Başkan’la buluşmasındaki duruşu milletçe gururumuzu yaralamıştı. Ayakta duruyordu galiba... Pozu şimdi tam hatırlamıyorum ama pek bir önem verdiğimiz "meydan okuma" hali yoktu netice olarak.
Son seçimde oylarının neredeyse tamamını kaybetmesinde bunun da payı olabilir bakın!
Oysa Ecevit "en halktan" başbakanımızdı. Kasketini takıp otobüse binen, bisküvisini bakkaldan kendi alan... Fakat halkın psikolojisini şeyttirememiş demek!
Biz "pabuç bırakmayan" adam severiz.
Gerektiğinde "posta koyan"... Hatta gerekmediğinde bile.
Erdoğan, bu açıdan Ecevit’ten daha çok "halkı tanıyan biri" olarak çıkıyor karşımıza.
Ki oturuşunu görmüşsünüzdür Bush’un karşısında. Başkan’ın iki ayağı yere basarken bizimkinin bir bacağı ötekinin üzerinde ve üstte olan bacağın ayağı Bush’a doğru uzanmış...
Bu oturuş bizim içindir.
Oradan bize, yani seçmene selam etmektedir Erdoğan.
Fotoğrafın altına "Erdoğan, Oval Ofis’te gayet rahat bir tavır sergiledi" yazdırmayı başarmıştır nitekim.
Tamamdır bu iş.
Bu fotoğraf seçim gezilerinde orada burada karşınıza çıkacaktır. Görürsünüz.

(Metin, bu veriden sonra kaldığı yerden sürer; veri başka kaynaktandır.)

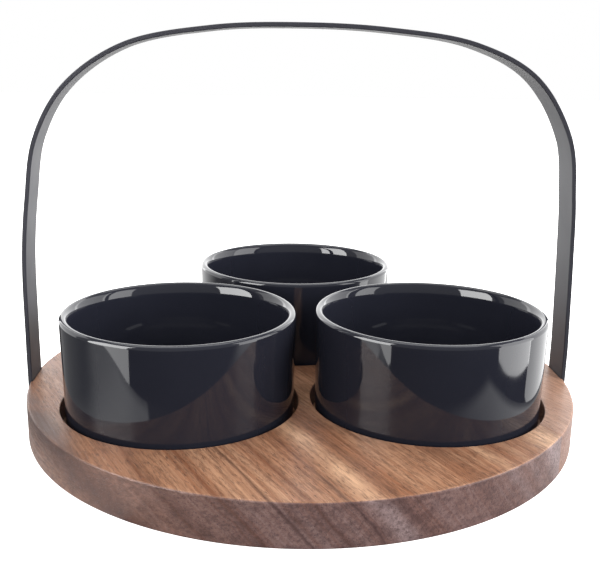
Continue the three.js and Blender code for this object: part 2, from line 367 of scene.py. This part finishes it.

Keşke iki de tokat atıp gelseydi.
Vallahi.
İddia ediyorum, artık en az on sene kimse tutamazdı Erdoğan’ı!
* * *
Aslında aldığımız terbiye tam aksi yönde.
Çocuğa daha çişini söyleyemediği çağlarında öğretmeye başlarız "efendi" olması gerektiğini...

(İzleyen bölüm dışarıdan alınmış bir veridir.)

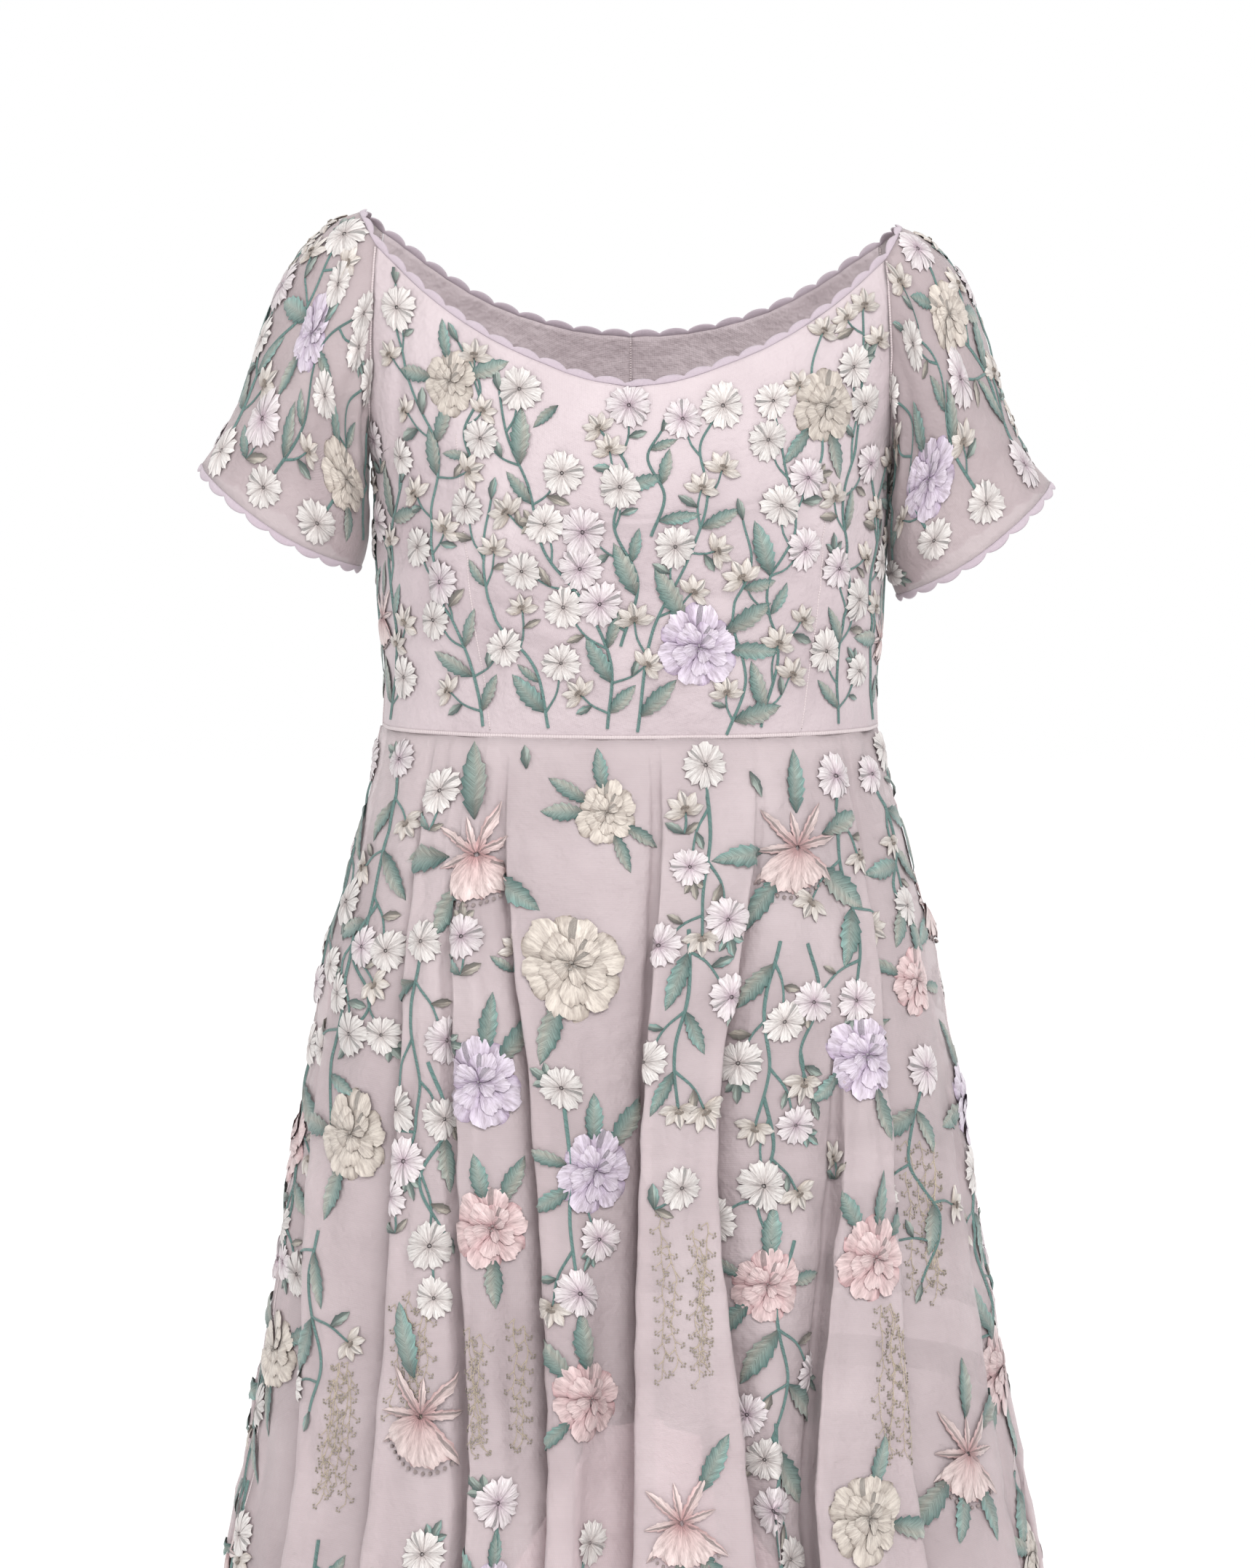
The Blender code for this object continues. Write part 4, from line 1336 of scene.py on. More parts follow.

Bacak bacak üstüne atmak...
Ayakları karşıdakinin ağzına doğru uzatmak...
Sesli gülmek...
Efendiliği bozar.
Budur öğretilen.
Gerçi sokakta dayak yiyen değil, dayak atan taraf olması da öğretilir çocuğa.
Zaten çocukların tepe sersemi olup içeriyle dışarıyı birbirine karıştırdığı çoktur.
Başbakan’dan da beklenen bu!
Misal, pamuk üreticilerinin karşısında Bush’un karşısında oturduğu gibi otursa, kimse "Rahat bir tavır sergiledi" demez. "Erdoğan’ın pamuk üreticileri karşısındaki tavrı saygısızlık olarak nitelendirildi" denebilir daha ziyade.
Aslında Başbakan’ımızın içeriyle dışarıyı birbirinden ayırdığı yok pek. Orada eli ayağı durmasa, burada dili durmuyor falan.
Fakat memnunuz kendisinden.
Görürsünüz seçimde. Değil mi ki "gayet rahat tavırlar" sergiledi...
MIŞ-MUŞ
"Ben çalıntıyım" diye bağıran cep telefonu çıkmış.
Yetmez! Yanına iki tane de "Şahidim" diyenden lazım.
36 yaşındaki öğretmen, 13 yaşındaki öğrencisiyle kaçmış.
"Eti sizin" demeyecektik!
Bir işadamı, eşine, 4. evlilik yıldönümlerinde 360 bin Euro’luk otomobil hediye etmiş.
Adam marjinal! Halbuki bu yıl işadamlarının "aldatma" yılıydı.